Les éléments de la politique sociale mise en place ont tourné autour de deux orientations : accompagner l’instauration du Marché unique en limitant la concurrence déloyale et proposer aux Etats des critères très généraux ; à savoir l’adéquation, la viabilité et la sûreté. Par ailleurs, la politique agricole commune et les fonds structurels étaient censés jouer un rôle de stabilisation et de convergence sociale.

Grave crise de confiance

La dimension sociale s’est en conséquence avérée être la variable d’ajustement lors de la crise économique de 2008 ; ce qui a abouti à un dumping social à l’intérieur de l’Europe. Il est donc apparu nécessaire de bâtir des outils pour répondre à la fois à une urgence économique – car il devenait indispensable d’améliorer le fonctionnement de l’UEM (Union économique et monétaire) et de réduire les chocs entre les économies – et à une urgence politique, compte tenu de la grave chute de confiance ressentie par les opinions publiques.

Il serait faux de nier les mesures prises, qui marquent une véritable prise de conscience : le Pacte pour la croissance et l’emploi de juin 2012 puis le « paquet investissements sociaux » de février 2013 ont traduit un changement d’orientation en formulant vis-à-vis des Etats membres des orientations plus globales.

La montée de l’inquiétude devant des dépenses sociales qui s’envolent s’est également traduite par la volonté de mieux coordonner les politiques sociales et de l’emploi par la mise en place d’indicateurs sociaux intégrés à la nouvelle gouvernance économique.
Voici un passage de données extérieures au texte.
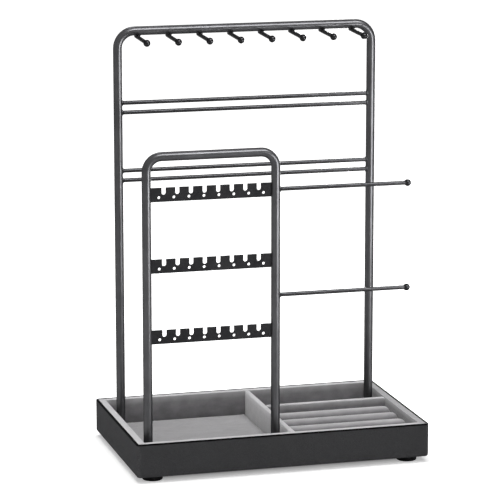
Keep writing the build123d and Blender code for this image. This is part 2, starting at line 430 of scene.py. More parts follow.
@dataclass(frozen=True)
class LeatherCloth(Finish):
    """Fine-grained leather cloth: pebbles with darker valleys, painted shade along the rim, a
    painted highlight on the corners.

    Args:
        pebbles: Pebbles per metre.
        waver: How far their outlines stray.
        fold_and_shade: Colour along the rim: the cloth's folded edge, with painted shade.
        fold_start: Height at which it starts to darken.
        fold_end: Height from which it is darkest.
        corner_highlight: Colour of the painted highlight on the box's rounded corners.
        highlight_reach: How far the painted highlight reaches from a corner.
        highlight_edge: Distance from a corner within which it is strongest.
        highlight_depth: How strong it gets.
    """

    name: str = "charcoal_leather_cloth"
    dark: Colour = (0.043, 0.043, 0.045)
    light: Colour = (0.075, 0.075, 0.078)
    pebbles: float = 900.0
    waver: float = 1.6 * MM
    fold_and_shade: Colour = (0.004, 0.004, 0.0045)
    fold_start: float = 35.2 * MM
    fold_end: float = 36.0 * MM
    corner_highlight: Colour = (0.105, 0.105, 0.108)
    highlight_reach: float = 4.5 * MM
    highlight_edge: float = 1.0 * MM
    highlight_depth: float = 0.55
    constants: tuple[tuple[str, Any], ...] = (("Specular IOR Level", 0.003),)

    def signals(self, graph: Graph) -> dict[str, Signal]:
        """Grain, tone and gloss, with painted shade along the rim and a painted highlight on the
        corners.

        Args:
            graph: The material's graph.

        Returns:
            The signals, by the shader's socket names.
        """
        inputs = {"Vector": graph.place(), "Scale": 300.0}
        warp = graph.node("ShaderNodeTexNoise", inputs=inputs, output=1)
        settings = {"operation": "MULTIPLY_ADD"}
        inputs = {0: warp, 1: (self.waver,) * 3, 2: graph.place()}
        where = graph.node("ShaderNodeVectorMath", settings, inputs)
        settings = {"feature": "DISTANCE_TO_EDGE"}
        inputs = {"Vector": where, "Scale": self.pebbles}
        valleys = graph.node("ShaderNodeTexVoronoi", settings, inputs)
        height = graph.ramp(valleys, (0.0, 0.0), (0.22, 0.8), (0.5, 1.0))
        tone = graph.cloud(25.0, 5.0)
        # Painted shade along the rim, with the cloth's folded edge.
        folded_and_shaded = graph.rise(graph.along("Z"), self.fold_start, self.fold_end)
        # Painted highlight on the rounded corners, on the pebbles' tops.
        corner_highlight_mask = height * self.highlight_depth
        for axis, half in (("X", cad_box[1][0]), ("Y", cad_box[1][1])):
            start, end = half - self.highlight_reach, half - self.highlight_edge
            corner_highlight_mask = corner_highlight_mask * graph.rise(abs(graph.along(axis)), start, end)
        cloth = graph.mix(height * 0.5 + tone * 0.5, self.dark, self.light)
        cloth = graph.mix(corner_highlight_mask, cloth, self.corner_highlight)
        return {
            "Base Color": graph.mix(folded_and_shaded, cloth, self.fold_and_shade),
            "Roughness": 0.62 - height * 0.12 + tone * 0.08,
            "Normal": graph.bump(height, 0.00018, 0.55),
        }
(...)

Des plans d’aide inédits à certains Etats ont été mis en place. Deux pistes avaient été envisagées avant les élections au parlement européen de 2014 : l’instauration d’un salaire minimum, sous forme de fourchettes, et la mise en place, à plus long terme, d’un mécanisme d’assurance chômage qui viendrait compléter celui des Etats membres. On n’en parle plus guère. Aujourd’hui, c’est autour de la directive « travailleurs détachés » que se joue concrètement et symboliquement une certaine vision de l’Europe. Mais on voit bien que la logique de fond n’a pas changé.

Le volet social reste un accompagnement du volet économique, même s’il gagne en crédibilité et en moyens.

Pas d’Europe sociale sans Europe politique

En réalité, il s’agit de remettre la personne au centre des politiques européennes. Là serait le vrai changement. L’Europe sociale ne pourra vraiment être réalisée que si parallèlement se met en place une Europe politique qui reconnaît pleinement le citoyen européen. Ce passage se fera dans la solidarité ou ne se fera pas. Solidarité pour répondre à la crise et pour préparer l’avenir en dotant l’Union de ressources propres et en mettant en place des fonds d’ajustement structurels destinés à aider sur une longue période les Etats qui traversent des difficultés importantes. Solidarité dans l’accueil des migrants ; autre question qui, à travers le sujet des quotas, divise une nouvelle fois l’ouest et l’est de l’Europe. Solidarité dans les perspectives pour préparer à notre jeunesse un avenir commun. Solidarité dans la mise en place, au niveau européen, de dispositifs de formation tout au long de la vie destinés à aider nos concitoyens à affronter les désormais inévitables reconversions professionnelles. Solidarité, enfin, dans la régulation du capitalisme pour sauvegarder l’économie sociale de marché au service des citoyens et pas uniquement des consommateurs. La solidarité ne peut pas se concevoir sans la justice qui implique une bataille implacable pour l’harmonisation fiscale, la lutte anti-dumping et, de façon plus générale, un autre regard sur notre mode de développement et notre rapport aux autres peuples. Ainsi, la crise qui est au cœur de la défiance des citoyens vis-à-vis de l’Union européenne appelle une réponse politique qui tient dans la mise en place d’une gouvernance politique de l’Union reposant sur le principe de solidarité.

À propos de l’auteur : Patrice Obert, (ENA 1979-1981), Président des Poissons Roses, a publié Un projet pour l’Europe, Harmattan, 2013, et Chroniques des élections européennes, Harmattan, 2015.